Первая сцена пятого акта (”Гамлет и могильщики”) - печальный предел эпохи Возрождения, начавшейся с радостного смеха над бессильной чумой (”Декамерон”) и завершающейся созерцанием «черепа Йорика». Шекспир наделяет Гамлета талантом философа и поэта, способного в частной неурядице распознать знамение общего неблагополучия.

Кладбище. Черепа – под ногами. Смотря на них и оценивая судьбу человека, принц рассуждает о том, что ожидает «сильных мира сего». Политик готов был перехитрить самого Господа Бога. Придворный лебезил перед государем. Законовед мучил всех «крючками, каверзами, казусами, кляузами и тонкостями». Скупщик земель занимался закладными, обязательствами, купчими, двойными поручениями и взысканиями. Теперь все – мертвы, как Йорик, развлекавший Гамлета, как Офелия, которая была христианкой, «но она – упокой, Боже, ее душу – умерла». «До чего точен этот плут», - оценивает главный герой слова могильщика, зная, что земные знаки, будь то «король», «принц» или просто «христианин», дальше погребения не распространяются.

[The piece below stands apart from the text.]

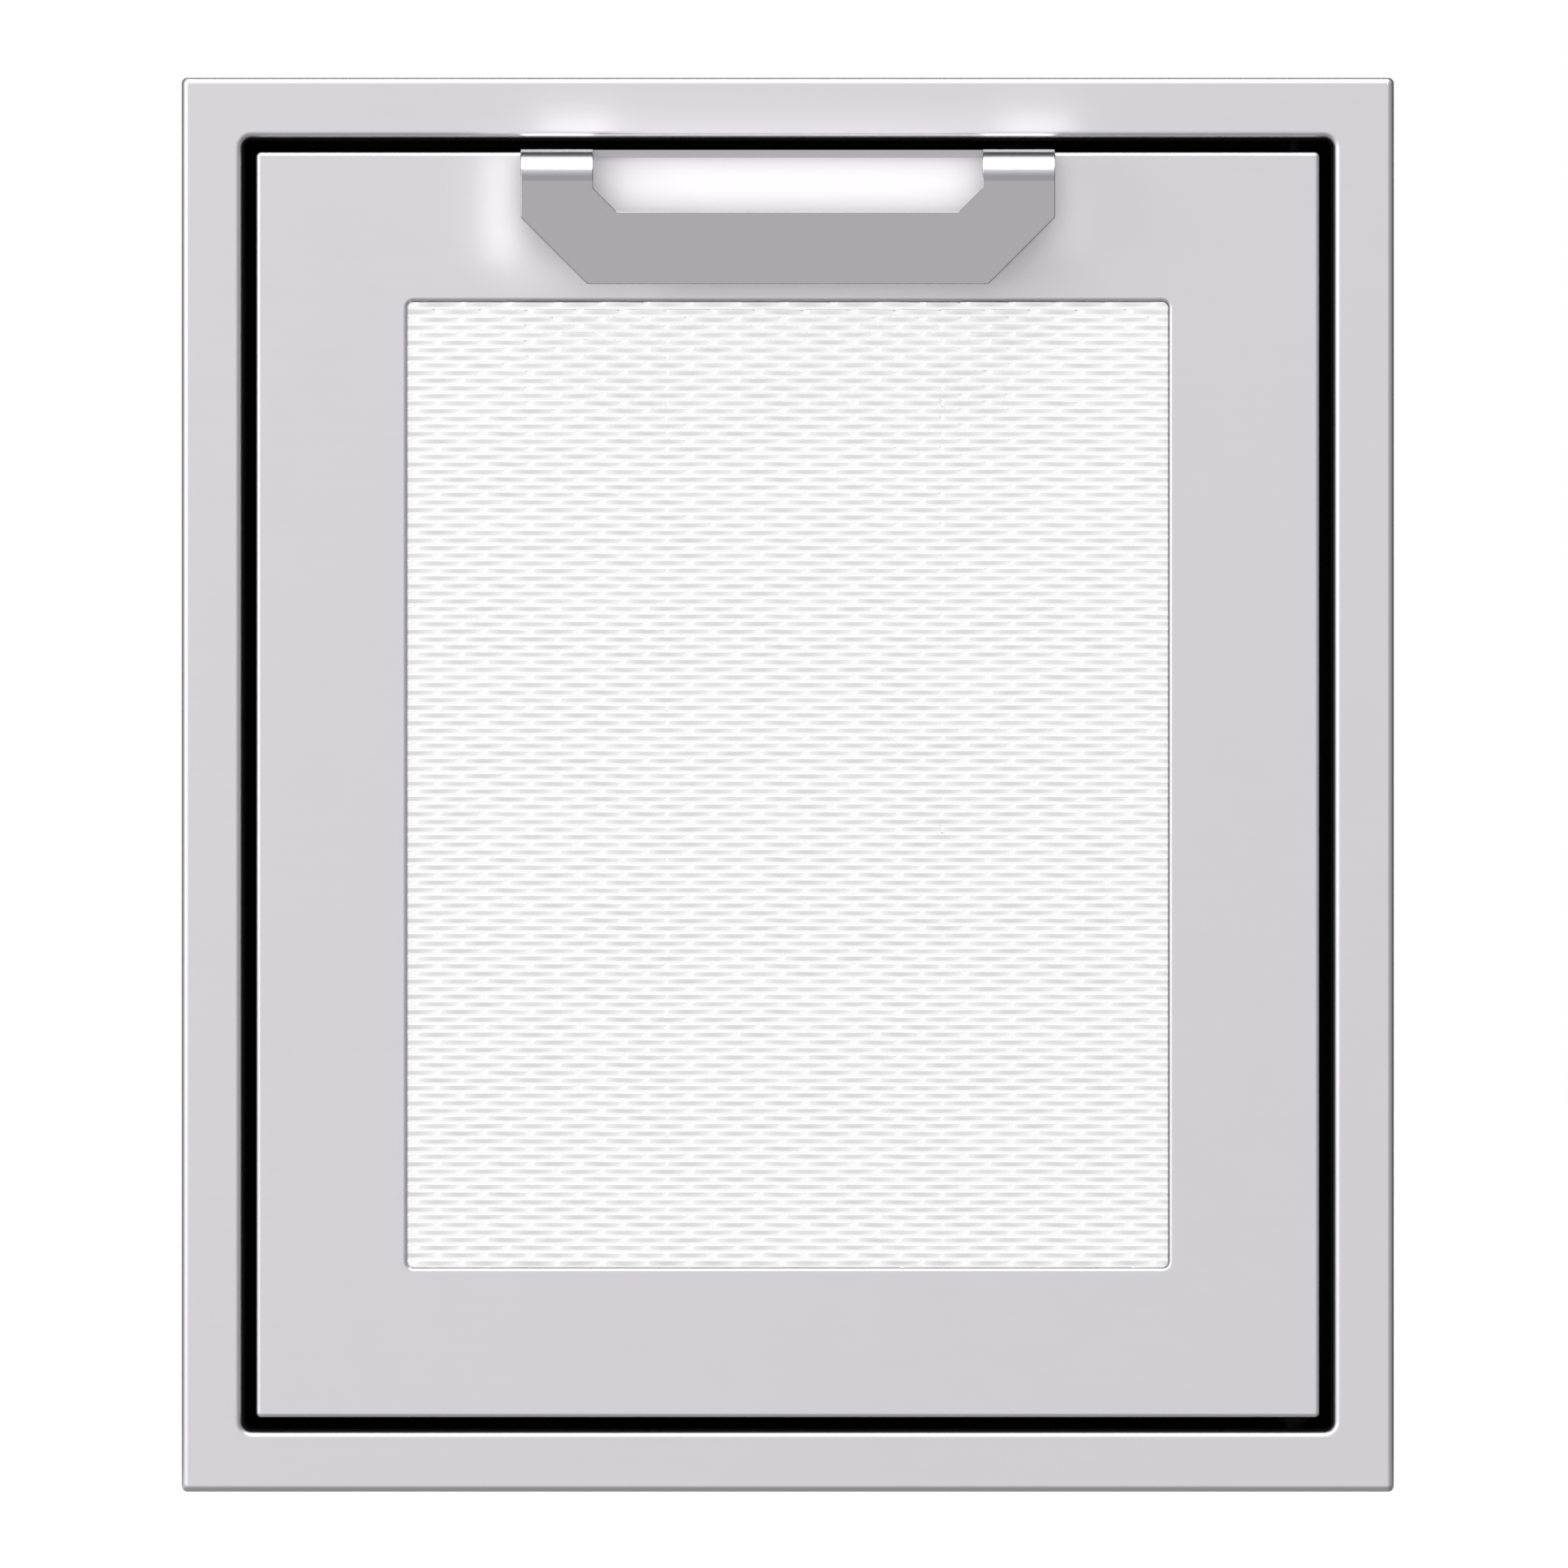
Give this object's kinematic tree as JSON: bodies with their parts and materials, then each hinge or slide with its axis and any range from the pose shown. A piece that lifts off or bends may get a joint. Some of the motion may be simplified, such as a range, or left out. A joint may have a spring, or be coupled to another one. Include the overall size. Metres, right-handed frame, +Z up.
{
  "type": "access door",
  "caption": "Flush side-hinged stainless access door for an outdoor kitchen island: folded trim frame, recessed textured panel, rolled plate handle, concealed pivots.",
  "frame": {"origin": "centre of the door opening, on the plane where the trim's back lies against the wall", "axes": "+X to the right seen from the front, +Y into the wall, +Z up"},
  "size_m": [0.4572, 0.099, 0.5334],
  "materials": {
    "brushed_face": "fine satin grain",
    "embossed_sheet": "embossed, staggered dimples",
    "handle_steel": "satin",
    "mill_sheet": "mill finish",
    "machined_steel": "machined",
    "fastener_steel": "cold formed",
    "plated_steel": "zinc plated",
    "blackened_steel": "black oxide",
    "black_rubber": "matt",
    "black_plastic": "moulded",
    "magnet_ceramic": "sintered"
  },
  "bodies": {
    "frame": {"trim_frame": "brushed_face", "reveal_lining": "black_rubber", "liner_left": "mill_sheet", "liner_right": "mill_sheet", "liner_top": "mill_sheet", "liner_bottom": "mill_sheet", "stop_angle_left": "mill_sheet", "stop_angle_right": "mill_sheet", "stop_angle_top": "mill_sheet", "stop_angle_bottom": "mill_sheet", "seal_latch": "black_rubber", "seal_hinge": "black_rubber", "seal_top": "black_rubber", "seal_bottom": "black_rubber", "upper_bracket": "machined_steel", "lower_bracket": "machined_steel", "upper_bush": "black_plastic", "lower_pivot_pin": "blackened_steel", "thrust_washer": "black_plastic", "catch_housing": "black_plastic", "catch_magnet": "magnet_ceramic", "pole_plates": "plated_steel", "catch_screws": "fastener_steel", "stop_rivets": "fastener_steel", "corner_rivets": "fastener_steel", "bracket_screws": "fastener_steel", "bracket_nuts": "fastener_steel"},
    "door": {"door_skin": "brushed_face", "textured_sheet": "embossed_sheet", "clamp_top": "mill_sheet", "clamp_bottom": "mill_sheet", "clamp_left": "mill_sheet", "clamp_right": "mill_sheet", "door_back_pan": "mill_sheet", "upper_pivot_block": "machined_steel", "lower_pivot_block": "machined_steel", "lower_bush": "black_plastic", "handle_bar": "machined_steel", "handle": "handle_steel", "handle_screws": "fastener_steel", "strike_plate": "plated_steel", "strike_rivets": "fastener_steel", "pin_spring": "machined_steel", "pivot_block_screws": "fastener_steel", "rim_rivets": "fastener_steel", "insert_studs": "fastener_steel", "insert_nuts": "fastener_steel"},
    "release_pin_body": {"release_pin": "blackened_steel", "thumb_tab": "machined_steel"}
  },
  "joints": [
    {"name": "door_hinge", "type": "hinge", "parent": "frame", "child": "door", "pos_m": [0.1915, 0.001, 0], "axis": [0, 0, 1], "range_deg": [0, 110]},
    {"name": "release_pin_slide", "type": "slide", "parent": "door", "child": "release_pin_body", "axis": [0, 0, -1], "range_m": [0, 0.0105], "stiffness_N_per_m": 600, "springref_m": -0.01, "deforming": ["pin_spring"]}
  ]
}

Мир – кладбище. Это – центральное пространство «Гамлета»: гниют мертвые – тлеют живые. Сатана, который в средневековых текстах представал монстром (Данте), искушением (монашеская словесность), политическим врагом (героический эпос) или противником влюбленных (рыцарский роман), в шекспировской трагедии теряет свою конкретность. Ему не отрубишь голову (Роланд), не победишь терпением, постом и молитвой (святые), не прогонишь любовью (”Божественная Комедия”). Сатана – в Клавдии, убившем брата, он – в царедворцах и ложных друзьях. Всех можно наказать, убить или перевоспитать, но что делать со смертью?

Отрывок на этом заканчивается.